Problem statement -> Exactly and only the lines from the one containing "for build in" through the one containing "import math" are to be repeated, both ends included.

Available data ->

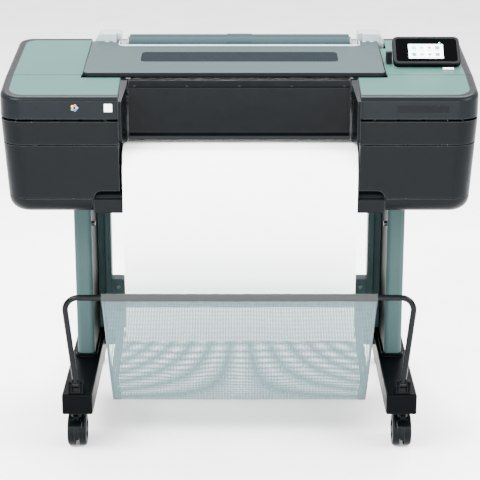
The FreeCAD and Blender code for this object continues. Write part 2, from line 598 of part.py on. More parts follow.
def leg_plan(grow, z0, z1):
    """Section of a leg: a deep front column, a slim inner one, and the web that joins them."""
    column = upright(LEG_X0, LEG_X1, LEG_Y0, LEG_Y1, grow, z0, z1, 12)
    rib = upright(RIB_X0, RIB_X1, RIB_Y0, RIB_Y1, grow, z0, z1, 4)
    web = box(RIB_X1 - 6, LEG_X0 + 14, LEG_Y1 - 14 - grow, LEG_Y1 - 4 + grow, z0, z1)
    return column.fuse([rib, web]).removeSplitter()


def legs():
    z0, z1 = FOOT_Z1 - 19.8, 639.8
    column = upright(LEG_X0, LEG_X1, LEG_Y0, LEG_Y1, -4, z0 - 1, z1 + 1, 12)
    groove = box(LEG_X0 - 1, LEG_X0 + 1.5, LEG_Y0 + 16, 108, z0 - 1, z1 + 1)
    leg = leg_plan(0, z0, z1).cut(column).cut(groove)
    leg = leg.cut(upright(RIB_X0, RIB_X1, RIB_Y0, RIB_Y1, -3, z0 - 1, z1 + 1, 4))
    export_pair("leg", leg.removeSplitter())
    strip = box(LEG_X0 + 0.4, LEG_X0 + 1.5, LEG_Y0 + 16.2, 107.8, FOOT_Z1 + 9, 616)
    export("leg_strips", Part.makeCompound([strip, mirrored(strip)]))


def crossbar():
    y0, y1, z0, z1 = 108.0, 146.0, 184.0, 235.0
    x = RIB_X0 - 0.1
    bar = prism_x([(y0, z0), (y1, z0), (y1, z1), (y0, z1)], -x, x, 6)
    bar = bar.cut(box(-x + 4, x - 4, y0 + 4, y1 - 4, z0 + 4, z1 - 4))
    top = 331.0
    plate = extrude(rounded([(316, y0 - 2, z1), (x, y0 - 2, z1), (x, y0 - 2, top), (321, y0 - 2, top)],
                            [0, 0, 0, 12]), (0, 42, 0))
    plate = plate.cut(box(330, x - 4, y0 + 2, y1 + 4, z1 + 4, top - 6))
    export("stand_crossbar", Part.makeCompound([bar, plate, mirrored(plate)]))


def stand_screws():
    """A knurled knob inside each leg near the top, and two cap screws through each crossbar bracket."""
    knob = Part.makeCylinder(6.5, 9, V(LEG_X0 + 0.4, LEG_Y0 + 24, 546), V(-1, 0, 0))
    knob = knob.cut(Part.makeCylinder(3, 4, V(LEG_X0 - 6, LEG_Y0 + 24, 546), V(-1, 0, 0)))
    screws = [knob]
    for z in (262, 308):
        head = Part.makeCylinder(4.5, 3.5, V(340, 106, z), V(0, -1, 0))
        screws.append(head.cut(Part.makeCylinder(2, 3, V(340, 104, z), V(0, -1, 0))))
    export("stand_screws", Part.makeCompound(screws + [mirrored(s) for s in screws]))


def bin_parts():
    py, pz = BIN_PIVOT
    ty, tz = BIN_TOP
    x_low, x_high = 422.0, 446.0
    base = FOOT_Z1
    ears = []
    for x0 in (x_low - 19, x_low + 10):
        ear = prism_x([(py - 16, base), (py - 14, pz + 8), (py + 14, pz + 8), (py + 22, base)], x0, x0 + 9, [0, 8, 8, 0])
        ears.append(ear)
    pad = box(x_low - 19, x_low + 19, py - 16, py + 22, base + 0.0, base + 4)
    pin = rod_x(x_low - 17, x_low + 17, py, pz, 4.0)
    clevis = pad.fuse(ears + [pin]).removeSplitter()
    export("bin_clevises", Part.makeCompound([clevis, mirrored(clevis)]))

    corner = 34.0
    low, high = V(x_low, py, pz), V(x_high, ty, tz)
    side = (high - low)
    side.normalize()
    inward = V(-1, 0, 0)
    half = side.getAngle(V(1, 0, 0)) / 2
    reach = corner / math.tan(half)
    a = high - side * reach
    b = high + inward * reach
    bis = (inward - side)
    bis.normalize()
    mid = high + bis * (corner / math.sin(half) - corner)
    run_low = Part.LineSegment(low, a).toShape()
    bend = Part.Arc(a, mid, b).toShape()
    across = Part.LineSegment(b, V(-b.x, b.y, b.z)).toShape()
    a2, m2, b2 = (V(-p.x, p.y, p.z) for p in (a, mid, b))
    path = Part.Wire([run_low, bend, across, Part.Arc(b2, m2, a2).toShape(),
                      Part.LineSegment(a2, V(-low.x, low.y, low.z)).toShape()])
    ring_ = Part.Wire([Part.makeCircle(BAR_R, low, side)])
    tube = path.makePipeShell([ring_], True, False)
    for s in (-1, 1):
        eye = rod_x(min((x_low - 8.5) * s, (x_low + 8.5) * s), max((x_low - 8.5) * s, (x_low + 8.5) * s), py, pz, 10)
        tube = tube.fuse(eye)
    tube = tube.cut(rod_x(-500, 500, py, pz, 4.05)).removeSplitter()
    export("bin_bar", tube)

    half_w, t = 346.0, 2.5
    front_low = (-246.0, 116.0)
    top = (ty + 9.5, tz - 10.0)
    front = prism_x([top, front_low, (front_low[0] + t, front_low[1] + 1), (top[0] + t, top[1])], -half_w, half_w)
    sleeve = rod_x(-half_w, half_w, ty, tz, BAR_R + 2.0).cut(rod_x(-half_w - 1, half_w + 1, ty, tz, BAR_R + 0.3))
    hem = prism_x([(ty + 5.9, tz - 6.6), (ty + 9.6, tz - 11.5), (ty + 12, tz - 9), (ty + 8.9, tz - 2.5)], -half_w, half_w)
    export("bin_fabric_front", front.fuse([sleeve, hem]).removeSplitter())
    low_a, low_b, rear_top = (-242.0, 110.0), (-150.0, 112.0), (104.0, 236.0)
    floor_ = prism_x([low_a, low_b, (low_b[0], low_b[1] + t), (low_a[0], low_a[1] + t)], -half_w + 8, half_w - 8)
    rear = prism_x([(low_b[0] + 0.2, low_b[1]), rear_top, (rear_top[0], rear_top[1] + t),
                    (low_b[0] + 0.2, low_b[1] + t)], -half_w + 8, half_w - 8)
    export("bin_fabric_rear", Part.makeCompound([floor_, rear]))


# ---- casters ------------------------------------------------------------------------------------
def casters():
    for place, y in (("front", CASTER_Y[0]), ("rear", CASTER_Y[1])):
        for side, x in (("right", CASTER_X), ("left", -CASTER_X)):
            name = place + "_" + side
            axle_y = y + CASTER_TRAIL
            stem = Part.makeCylinder(5.5, 40, V(x, y, 100), V(0, 0, 1))
            collar = Part.makeCylinder(13, 24, V(x, y, 91), V(0, 0, 1))
            hood = rod_x(x - HOOD_W / 2, x + HOOD_W / 2, axle_y, WHEEL_R, WHEEL_R + 4)
            hood = hood.cut(box(x - 30, x + 30, axle_y - 60, axle_y + 60, -10, WHEEL_R - 14))
            wrap = rod_x(x - HOOD_W / 2 - 16, x + HOOD_W / 2 + 16, axle_y, WHEEL_R, WHEEL_R + 5)
            wrap = wrap.cut(rod_x(x - 40, x + 40, axle_y, WHEEL_R, WHEEL_R + 1.5))
            wrap = wrap.common(prism_x([(axle_y - 50, 62), (axle_y - 50, 100), (axle_y + 50, 100), (axle_y + 8, 62)],
                                       x - 40, x + 40))
            neck = box(x - HOOD_W / 2, x + HOOD_W / 2, y - 12, y + 26, 70, 98)
            neck = neck.cut(rod_x(x - 40, x + 40, axle_y, WHEEL_R, WHEEL_R + 1.5).cut(hood))
            lug = box(x - 6, x + 6, y - 23, y - 8, 79, 98).fuse(rod_x(x - 6, x + 6, y - 19, 84, 5))
            lug = lug.cut(rod_x(x - 9, x + 9, y - 19, 84, 2.05))
            front_lug = [lug] if place == "front" else []
            fork = hood.fuse([wrap, neck, collar, stem] + front_lug).cut(rod_x(x - 40, x + 40, axle_y, WHEEL_R, 4.05))
            export("caster_fork_" + name, fork.removeSplitter())
            wheels = []
            for s in (-1, 1):
                a = x + s * (HOOD_W / 2 + 1.0)
                b = a + s * WHEEL_W
                disc = rod_x(min(a, b), max(a, b), axle_y, WHEEL_R, WHEEL_R)
                disc = soften(disc, 5, lambda e: e.Curve.TypeId == "Part::GeomCircle" and abs(e.BoundBox.XMin - b) < 0.01)
                dish = rod_x(min(b, b - 5 * s), max(b, b - 5 * s), axle_y, WHEEL_R, 26)
                dish = dish.cut(rod_x(min(b, b - 6 * s), max(b, b - 6 * s), axle_y, WHEEL_R, 9))
                wheels.append(disc.cut(dish))
            axle = rod_x(x - HOOD_W / 2 - 4, x + HOOD_W / 2 + 4, axle_y, WHEEL_R, 4.0)
            export("caster_wheels_" + name, wheels[0].fuse([wheels[1], axle]).removeSplitter())


def caster_brakes():
    """Foot levers on the two front casters, pivoted on the hood's front."""
    for side, x in (("right", CASTER_X), ("left", -CASTER_X)):
        y, z = CASTER_Y[0] - 19, 84.0
        pad = prism_x([(y - 34, z - 6), (y - 34, z - 1), (y - 7, z + 5), (y - 7, z - 3)], x - 17, x + 17, 1.5)
        cheeks = [prism_x([(y - 9, z - 4), (y - 9, z + 4), (y + 5, z + 4), (y + 5, z - 4)], a, a + 5, 3)
                  for a in (x - 12, x + 7)]
        lever = pad.fuse(cheeks + [rod_x(x - 12, x + 12, y, z, 2.0)]).removeSplitter()
        export("caster_brake_" + side, lever)


def power_inlet():
    """Mains inlet in the back panel: a flange round a deep socket with three blades."""
    x, z, y = 240.0, 672.0, BODY_REAR
    flange = extrude(rounded([(x - 24, y, z - 17), (x + 24, y, z - 17), (x + 24, y, z + 17), (x - 24, y, z + 17)], 4),
                     (0, 2.5, 0))
    shell = box(x - 16, x + 16, y - 24, y, z - 12, z + 12)
    socket = extrude(rounded([(x - 12, y + 5, z - 9), (x + 12, y + 5, z - 9), (x + 12, y + 5, z + 5),
                              (x + 8, y + 5, z + 9), (x - 8, y + 5, z + 9), (x - 12, y + 5, z + 5)], 1.5), (0, -26, 0))
    blades = [box(x + dx - 1, x + dx + 1, y - 22, y - 4, z + dz - 2, z + dz + 2) for dx, dz in ((-7, -3), (0, 3), (7, -3))]
    inlet = flange.fuse(shell).cut(socket).fuse(blades).removeSplitter()
    export("power_inlet", inlet)


def blank_labels():
    """Two plain plates on the front of the ink covers, without any writing."""
    y = BODY_FRONT
    dark = extrude(rounded([(398, y, 884), (530, y, 884), (530, y, 903), (398, y, 903)], 3), (0, -1, 0))
    export("right_label", dark)
    light = extrude(rounded([(-341.5, y, 887), (-321, y, 887), (-321, y, 907.5), (-341.5, y, 907.5)], 1.5), (0, -1, 0))
    export("left_label", light)


def main():
    os.makedirs("parts", exist_ok=True)
    for build in (end_covers, top_covers, side_brackets, front_panel, output_apron, back_panel, top_cover,
                  rear_deck, roll_and_spindle, roll_cover, touch_screen, chassis_beam, platen, feed_roller,
                  carriage_and_rail, belt_drive, ink_cartridges, printed_sheet, feet, legs, crossbar,
                  stand_screws, bin_parts, casters, caster_brakes, power_inlet, blank_labels):
        print(build.__name__, flush=True)
        build()


main()
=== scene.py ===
# %% [markdown]
# # A roll-fed large format plotter
# The measured model of the machine is loaded first and stays fixed. This lesson adds what a drawing
# office would see: moulded and painted finishes, glass, paper, the lit touch screen and the mesh bin.
# Every length is in metres, X runs along the machine, Y from front to back and Z up.

# %% Load the measured model
import bpy
import math
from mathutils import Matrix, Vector, noise


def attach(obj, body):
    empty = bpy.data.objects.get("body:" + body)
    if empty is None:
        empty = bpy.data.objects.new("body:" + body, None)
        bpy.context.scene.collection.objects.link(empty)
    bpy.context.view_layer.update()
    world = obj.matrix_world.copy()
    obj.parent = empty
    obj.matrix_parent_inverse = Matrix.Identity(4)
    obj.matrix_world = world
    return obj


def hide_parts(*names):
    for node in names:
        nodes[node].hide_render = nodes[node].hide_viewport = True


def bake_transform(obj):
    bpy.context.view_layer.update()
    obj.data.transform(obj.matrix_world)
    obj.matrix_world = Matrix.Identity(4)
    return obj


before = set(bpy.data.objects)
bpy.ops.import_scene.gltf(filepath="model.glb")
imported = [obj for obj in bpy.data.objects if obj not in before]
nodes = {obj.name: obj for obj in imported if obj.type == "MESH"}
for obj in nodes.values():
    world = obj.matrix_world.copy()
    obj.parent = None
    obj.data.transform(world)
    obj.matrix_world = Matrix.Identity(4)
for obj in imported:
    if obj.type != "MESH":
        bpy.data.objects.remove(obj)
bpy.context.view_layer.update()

# %% [markdown]
# ## Camera and studio
# A long lens, a little above the machine and tilted down, keeps the sides nearly parallel. A large
# soft key light comes from the upper left, a fill from the right, a low strip from the front and a
# wide one from above and behind.

# %% Camera and lights
CAMERA_PLACE = (0.0016, -4.2836, 1.8309)
CAMERA_TILT = 72.5
CAMERA_LENS = 123.75
WORLD_STRENGTH = 2.7

lens_data = bpy.data.cameras.new("studio_camera")
lens_data.lens = CAMERA_LENS
lens_data.sensor_width = 36.0
lens_data.clip_end = 60.0
camera = bpy.data.objects.new("studio_camera", lens_data)
camera.location = CAMERA_PLACE
camera.rotation_euler = (math.radians(CAMERA_TILT), 0.0, 0.0)
bpy.context.scene.collection.objects.link(camera)
bpy.context.scene.camera = camera


def area_light(name, place, target, size, power):
    data = bpy.data.lights.new(name, "AREA")
    data.shape = "RECTANGLE"
    data.size, data.size_y = size
    data.energy = power
    lamp = bpy.data.objects.new(name, data)
    lamp.location = place
    lamp.rotation_euler = (Vector(target) - Vector(place)).to_track_quat("-Z", "Y").to_euler()
    bpy.context.scene.collection.objects.link(lamp)


area_light("key_softbox", (-2.4, -2.4, 3.6), (0, 0, 0.6), (2.8, 2.2), 640)
area_light("fill_softbox", (3.2, -1.8, 2.6), (0, 0, 0.6), (2.2, 2.2), 350)
area_light("low_front", (0.0, -3.6, 0.9), (0, 0, 0.35), (3.0, 0.8), 150)
area_light("top_softbox", (0.2, 1.4, 3.6), (0, 0.1, 0.9), (3.4, 1.6), 560)

world = bpy.data.worlds.new("studio_white")
world.use_nodes = True
backdrop = world.node_tree.nodes["Background"]
backdrop.inputs["Color"].default_value = (1.0, 1.0, 1.0, 1.0)
backdrop.inputs["Strength"].default_value = WORLD_STRENGTH
bpy.context.scene.world = world

# %% [markdown]
# ## Shader tools
# `make_group` starts a shared effect with named sockets, `add` places a node and sets its constants,
# and `wire` joins two sockets. Each effect below is written once, so that several materials can share it.

# %% Shader helpers


def make_group(name, inputs, outputs):
    tree = bpy.data.node_groups.new(name, "ShaderNodeTree")
    for label, kind, value in inputs:
        socket = tree.interface.new_socket(label, in_out="INPUT", socket_type="NodeSocket" + kind)
        if value is not None:
            socket.default_value = value
    for label, kind in outputs:
        tree.interface.new_socket(label, in_out="OUTPUT", socket_type="NodeSocket" + kind)
    return tree, tree.nodes.new("NodeGroupInput"), tree.nodes.new("NodeGroupOutput")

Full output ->
    for build in (end_covers, top_covers, side_brackets, front_panel, output_apron, back_panel, top_cover,
                  rear_deck, roll_and_spindle, roll_cover, touch_screen, chassis_beam, platen, feed_roller,
                  carriage_and_rail, belt_drive, ink_cartridges, printed_sheet, feet, legs, crossbar,
                  stand_screws, bin_parts, casters, caster_brakes, power_inlet, blank_labels):
        print(build.__name__, flush=True)
        build()


main()
=== scene.py ===
# %% [markdown]
# # A roll-fed large format plotter
# The measured model of the machine is loaded first and stays fixed. This lesson adds what a drawing
# office would see: moulded and painted finishes, glass, paper, the lit touch screen and the mesh bin.
# Every length is in metres, X runs along the machine, Y from front to back and Z up.

# %% Load the measured model
import bpy
import math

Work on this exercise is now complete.